In the listing below, find the line that contains "obj.matrix_world = world" and the line that contains "KEEP_32, KEEP_24 = 0xFFFFFFFF, 0xFFFFFF". Quote both and every line between them, exactly, and nothing more.

◇ ◇ ◇ ◇ ◇

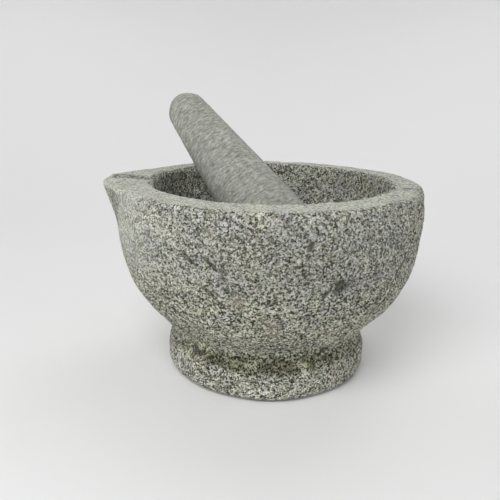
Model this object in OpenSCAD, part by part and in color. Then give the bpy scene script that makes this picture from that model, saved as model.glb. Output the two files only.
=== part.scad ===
// Molcajete: a footed stone mortar with a pouring spout, and its loose pestle.
// Millimetres, Z up. The origin is the centre of the foot's flat underside,
// the mortar's axis is Z, and the spout points along -X.

/* [Mortar] */
// Height from the table to the top of the rim
mortar_h = 102; // [96:1:115]
// Widest radius of the outside, a little below the rim
bowl_r = 80; // [78:0.5:86]
// How far below the rim the outside is at its widest
belly_drop = 13; // [10:1:16]
// Height of the curve from the widest ring down to the level where it would close
belly_h = 62.9; // [61:0.1:65]
// Height at which that curve gives way to the straight underside of the bowl
under_z = 38; // [36:0.5:42]
// Radius that rounds the rim's outer edge
rim_outer_edge = 2.5; // [1:0.5:4]
// Radius that rounds the rim's inner edge
rim_inner_edge = 2; // [1:0.5:3]

/* [Foot] */
// Radius of the ring that the mortar stands on
foot_r = 54; // [53:0.5:56]
// Radius that rounds the ring's lower edge
foot_low_edge = 7; // [3:0.5:9]
// Height above which the ring's side leans in towards the neck
foot_side_z = 11; // [9:0.5:12]
// Radius of the curve by which it leans in
foot_side_r = 16; // [12:1:20]
// Radius of the neck between ring and bowl
neck_r = 51.5; // [50:0.5:53]
// Height of the neck
neck_z = 24; // [23:0.5:26]
// Radius that eases the neck into the bowl
cove_r = 5; // [4:0.5:6]

/* [Grinding bowl] */
// Radius of the round grinding surface, and of the mouth
mouth_r = 61; // [57:0.5:64]
// How far the hollow is cut off the axis, away from the spout
hollow_shift_x = 1.0; // [0:0.1:2]
// How far the hollow is cut off the axis, towards the back
hollow_shift_y = 2.4; // [0:0.1:3]
// Height of the straight wall between the round surface and the rim
mouth_wall = 4; // [2:0.5:8]

/* [Spout] */
// Distance from the axis to the front of the spout, at its top
spout_reach = 86.8; // [85:0.2:89]
// Half the width of the spout's flat blunt front
front_half = 9; // [6:0.5:12]
// Distance from the axis to where the cheek at each side of the front ends
cheek_x = 74.5; // [74:0.5:76]
// Half the width of the spout across its two cheeks
cheek_half = 33; // [28:0.5:34]
// Half the width of the cheeks where they run into the bowl's side
cheek_foot_half = 20; // [12:0.5:24]
// Radius of the rim circle that the spout's sides run out from
shoulder_r = 77.5; // [76:0.5:79]
// Height of the spout's front from the rim down to where it meets the bowl's side
spout_h = 29; // [26:1:36]
// Width of the bevel along the spout's top edge
spout_edge = 1; // [0.5:0.5:2]
// Depth of the pouring trough where it leaves the hollow
trough_depth = 2.4; // [1:0.1:3]
// Half width of the trough where it leaves the hollow
trough_half = 9; // [6:0.5:12]
// How far the trough is cut off the middle of the spout, towards the back
trough_shift = 3.5; // [0:0.5:5]
// Distance from the axis at which the trough runs out
trough_end = 84; // [80:0.5:86]

/* [Pestle] */
// Length of the pestle, end to end
pestle_l = 154; // [140:1:170]
// Radius of the wide grinding end
pestle_wide_r = 23; // [21:0.5:25]
// Radius of the narrow end held in the hand
pestle_narrow_r = 12.1; // [10:0.1:14]

/* [Resting place] */
// Gap kept between the pestle and the stone that it rests on
rest_gap = 0.3; // [0.2:0.05:0.5]
// Direction of the resting spot in the bowl, around the axis from +X
rest_turn = -45; // [-90:1:0]
// Slope of the bowl's surface at the resting spot
rest_slope = 28; // [24:0.5:36]
// Lean of the pestle from upright
lean = 54.9; // [52:0.1:55]
// Direction that the narrow end leans to, around the axis from +X
lean_turn = 131.9; // [126:0.1:136]

/* [Hidden] */
$fn = 96;
HULL_FN = 32;
STONE = [0.53, 0.53, 0.49];
HONED_STONE = [0.62, 0.62, 0.58];
BIG = 200;

belly_z = mortar_h - belly_drop;
hollow_centre = [hollow_shift_x, hollow_shift_y, mortar_h - mouth_wall];
belly_power = 0.22;
foot_side_centre = [foot_r - foot_side_r, foot_side_z];
cove_centre = [neck_r + cove_r, neck_z];
foot_to_cove = cove_centre - foot_side_centre;
foot_side_end = turn_to(foot_to_cove) - acos(min(1, (foot_side_r + cove_r) / norm(foot_to_cove)));
cove_to_bowl = [belly_r(under_z), under_z] - cove_centre;
cove_end = turn_to(cove_to_bowl) + acos(cove_r / norm(cove_to_bowl));
spout_base_z = mortar_h - spout_h;
spout_base_x = at_width(belly_r(spout_base_z) - 0.2, front_half);
cheek_base_x = at_width(belly_r(spout_base_z) - 0.2, cheek_foot_half);
trough_start = mouth_r - hollow_shift_x;
trough_rise = atan(trough_depth / (trough_end - trough_start));
trough_r = (trough_half * trough_half + trough_depth * trough_depth) / (2 * trough_depth);

// Points of a round stretch about centre c, from angle a0 to a1
function arc(c, r, a0, a1, n = 8) =
    [for (i = [0:n]) let (a = a0 + (a1 - a0) * i / n) c + r * [cos(a), sin(a)]];

// The angle of a flat vector
function turn_to(v) = atan2(v.y, v.x);

// Radius of the outside of the bowl at height z, up to its widest ring
function belly_r(z) = bowl_r * pow(1 - pow((belly_z - z) / belly_h, 2), belly_power);

// The side of the bowl from the top of its straight underside up to the widest ring
function belly_points(n = 18) =
    [for (i = [0:n])
        let (z = under_z + (belly_z - under_z) * (1 - pow(1 - i / n, 1.6)))
        [belly_r(z), z]];

// How far from the axis a circle of radius r is `half` wide to each side
function at_width(r, half) = sqrt(r * r - half * half);

// A direction from its turn about Z and its angle up from level
function heading(turn, rise) = [cos(turn) * cos(rise), sin(turn) * cos(rise), sin(rise)];

module mortar_outside() {
    rotate_extrude()
        polygon(concat(
            [[0, 0]],
            arc([foot_r - foot_low_edge, foot_low_edge], foot_low_edge, -90, 0),
            arc(foot_side_centre, foot_side_r, 0, foot_side_end, 5),
            arc(cove_centre, cove_r, 180 + foot_side_end, cove_end, 5),
            belly_points(),
            arc([bowl_r - 0.6 - rim_outer_edge, mortar_h - rim_outer_edge], rim_outer_edge, 0, 90),
            [[0, mortar_h]]));
}

// A 1 mm thick slice through the spout at height z: its flat front and the ends of its cheeks
module spout_slice(z, front_x, cheek_x, cheek_half) {
    translate([0, 0, z])
        linear_extrude(1)
            polygon([
                [-front_x, front_half], [-front_x, -front_half],
                [-cheek_x, -cheek_half], [-cheek_x, cheek_half]]);
}

// A pouring lip with a flat front and a cheek at each side, running back into the bowl's side
module spout() {
    hull() {
        translate([0, 0, mortar_h - spout_edge])
            cylinder(r = shoulder_r, h = spout_edge, $fn = 2 * HULL_FN);
        spout_slice(mortar_h - spout_edge - 1, spout_reach, cheek_x, cheek_half);
        spout_slice(mortar_h - 1, spout_reach - spout_edge, cheek_x - spout_edge, cheek_half);
        spout_slice(spout_base_z, spout_base_x, cheek_base_x, cheek_foot_half);
    }
}

// The round grinding surface, the short wall over it and the eased inner edge
module bowl_inside() {
    edge = rim_inner_edge;
    translate(hollow_centre)
        rotate_extrude()
            polygon(concat(
                [[0, -mouth_r]],
                arc([0, 0], mouth_r, -88, 0, 32),
                arc([mouth_r + edge, mouth_wall - edge], edge, 180, 90),
                [[mouth_r + edge, mouth_wall + 1], [0, mouth_wall + 1]]));
}

// A shallow round-bottomed groove from the hollow, rising until it runs out near the front
module trough() {
    translate([-trough_end, trough_shift, mortar_h])
        rotate([0, 90 + trough_rise, 0])
            translate([-trough_r, 0, -BIG / 8])
                cylinder(r = trough_r, h = BIG / 2);
}

module mortar() {
    color(STONE)
        difference() {
            union() {
                mortar_outside();
                spout();
            }
            bowl_inside();
            trough();
        }
}

// The pestle standing on its wide end's centre: two round ends joined by a straight cone
module upright_pestle() {
    between = pestle_l - pestle_wide_r - pestle_narrow_r;
    cone_angle = asin((pestle_wide_r - pestle_narrow_r) / between);
    rotate_extrude()
        polygon(concat(
            [[0, -pestle_wide_r]],
            arc([0, 0], pestle_wide_r, -88, cone_angle, 24),
            arc([0, between], pestle_narrow_r, cone_angle, 88, 16),
            [[0, between + pestle_narrow_r]]));
}

module pestle() {
    touch = (mouth_r - pestle_wide_r - rest_gap) * heading(rest_turn, rest_slope - 90);
    color(HONED_STONE)
        translate(hollow_centre + touch)
            rotate([0, lean, lean_turn])
                upright_pestle();
}

mortar();
pestle();
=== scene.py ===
"""Looks for the molcajete: a footed, spouted granite mortar and its honed pestle.

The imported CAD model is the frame. Both stones are rebuilt here as dense carved surfaces that lie on
the CAD shapes, with the pecked pits, gouges and honed bands cut into the mesh, and get procedural
granite. Lengths are millimetres until mesh_from_grid() turns them into metres. The studio, apart from
the camera's place, is laid out in metres.
"""
import math

import bpy
import numpy as np
from mathutils import Matrix, Vector


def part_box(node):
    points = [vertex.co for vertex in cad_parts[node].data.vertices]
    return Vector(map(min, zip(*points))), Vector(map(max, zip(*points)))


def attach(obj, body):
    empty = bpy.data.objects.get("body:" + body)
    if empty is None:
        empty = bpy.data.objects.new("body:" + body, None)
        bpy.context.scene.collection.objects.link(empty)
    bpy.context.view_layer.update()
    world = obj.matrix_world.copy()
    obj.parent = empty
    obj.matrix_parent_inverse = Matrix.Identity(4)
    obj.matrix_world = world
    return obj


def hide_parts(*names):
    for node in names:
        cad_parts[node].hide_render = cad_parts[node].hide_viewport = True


MM = 0.001
TURN = 2 * math.pi

# Mortar, from the foot up
FOOT_R, FOOT_LOW_EDGE, FOOT_SIDE_Z, FOOT_SIDE_R = 54.0, 7.0, 11.0, 16.0
NECK_R, NECK_Z, COVE_R = 51.5, 24.0, 5.0
UNDER_Z, BELLY_DROP, BELLY_H, BELLY_POWER = 38.0, 13.0, 62.9, 0.22
RIM_OUTER_EDGE, RIM_INNER_EDGE = 2.5, 2.0
HOLLOW_R, HOLLOW_WALL = 61.0, 4.0
HOLLOW_SHIFT = np.array([1.0, 2.4])

# Spout, which points along -X: a flat front with a cheek at each side, the back one shorter
FRONT_HALF, CHEEK_X, CHEEK_HALF, CHEEK_FOOT_HALF = 9.0, 74.5, 33.0, 20.0
BACK_CHEEK_X, BACK_CHEEK_HALF = 79.5, 21.5
SHOULDER_R, SPOUT_H, SPOUT_TOP, SPOUT_SINK = 77.5, 29.0, 2.0, 0.2
SPOUT_HOLLOW, SPOUT_BLEND = 1.5, 1.6
TROUGH_Y, TROUGH_HALF, TROUGH_DEEP, TROUGH_START, TROUGH_END = 3.5, 9.0, 1.0, 58.0, 84.0

# Pestle and where it rests
WIDE_R, NARROW_R, PESTLE_L = 23.0, 12.1, 154.0
REST_TURN, REST_SLOPE, REST_GAP = -45.0, 28.0, 0.3
LEAN, LEAN_TURN = 54.9, 131.9


# ---------------------------------------------------------------- noise

# Large odd numbers that scatter neighbouring cells, and the bits that are kept
SCATTER_X, SCATTER_Y, SCATTER_Z, SCATTER_SEED = 374761393, 668265263, 2147483647, 974634777
SCATTER_AGAIN, SCATTER_LAST = 1274126177, 2246822519
KEEP_32, KEEP_24 = 0xFFFFFFFF, 0xFFFFFF


def lattice(cell, seed):
    """A repeatable random number from 0 to 1 for each cell, given by its three whole numbers."""
    x, y, z = np.moveaxis(cell.astype(np.int64), -1, 0)
    h = x * SCATTER_X + y * SCATTER_Y + z * SCATTER_Z + seed * SCATTER_SEED
    h = (h ^ (h >> 13)) * SCATTER_AGAIN & KEEP_32
    h = (h ^ (h >> 16)) * SCATTER_LAST & KEEP_32
    return ((h ^ (h >> 15)) & KEEP_24) / float(KEEP_24)


def noise(points, size, seed):
    """Smooth noise from -1 to 1 with features about `size` across."""
    p = points / size
    base = np.floor(p)
    t = p - base
    t = t * t * (3 - 2 * t)
    total = np.zeros(points.shape[:-1])
    for corner in np.ndindex(2, 2, 2):
        weight = np.prod(np.where(np.array(corner) == 1, t, 1 - t), axis=-1)
        total += weight * lattice(base + np.array(corner), seed)
    return 2 * total - 1


def summed_noise(points, layers):
    """The sum of several noises, each given as its size, height and seed."""
    return sum(high * noise(points, size, seed) for size, high, seed in layers)


def cells(points, size, seed):
    """Distance to the nearest of a jittered set of points `size` apart, as a share of size."""
    p = points / size
    base = np.floor(p)
    nearest = np.full(points.shape[:-1], np.inf)
    for step in np.ndindex(3, 3, 3):
        cell = base + np.array(step) - 1
        jitter = np.stack([lattice(cell, seed + k) for k in range(3)], axis=-1)
        nearest = np.minimum(nearest, np.linalg.norm(cell + jitter - p, axis=-1))
    return nearest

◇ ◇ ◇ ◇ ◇

» **Exercise answer**:
    obj.matrix_world = world
    return obj


def hide_parts(*names):
    for node in names:
        cad_parts[node].hide_render = cad_parts[node].hide_viewport = True


MM = 0.001
TURN = 2 * math.pi

# Mortar, from the foot up
FOOT_R, FOOT_LOW_EDGE, FOOT_SIDE_Z, FOOT_SIDE_R = 54.0, 7.0, 11.0, 16.0
NECK_R, NECK_Z, COVE_R = 51.5, 24.0, 5.0
UNDER_Z, BELLY_DROP, BELLY_H, BELLY_POWER = 38.0, 13.0, 62.9, 0.22
RIM_OUTER_EDGE, RIM_INNER_EDGE = 2.5, 2.0
HOLLOW_R, HOLLOW_WALL = 61.0, 4.0
HOLLOW_SHIFT = np.array([1.0, 2.4])

# Spout, which points along -X: a flat front with a cheek at each side, the back one shorter
FRONT_HALF, CHEEK_X, CHEEK_HALF, CHEEK_FOOT_HALF = 9.0, 74.5, 33.0, 20.0
BACK_CHEEK_X, BACK_CHEEK_HALF = 79.5, 21.5
SHOULDER_R, SPOUT_H, SPOUT_TOP, SPOUT_SINK = 77.5, 29.0, 2.0, 0.2
SPOUT_HOLLOW, SPOUT_BLEND = 1.5, 1.6
TROUGH_Y, TROUGH_HALF, TROUGH_DEEP, TROUGH_START, TROUGH_END = 3.5, 9.0, 1.0, 58.0, 84.0

# Pestle and where it rests
WIDE_R, NARROW_R, PESTLE_L = 23.0, 12.1, 154.0
REST_TURN, REST_SLOPE, REST_GAP = -45.0, 28.0, 0.3
LEAN, LEAN_TURN = 54.9, 131.9


# ---------------------------------------------------------------- noise

# Large odd numbers that scatter neighbouring cells, and the bits that are kept
SCATTER_X, SCATTER_Y, SCATTER_Z, SCATTER_SEED = 374761393, 668265263, 2147483647, 974634777
SCATTER_AGAIN, SCATTER_LAST = 1274126177, 2246822519
KEEP_32, KEEP_24 = 0xFFFFFFFF, 0xFFFFFF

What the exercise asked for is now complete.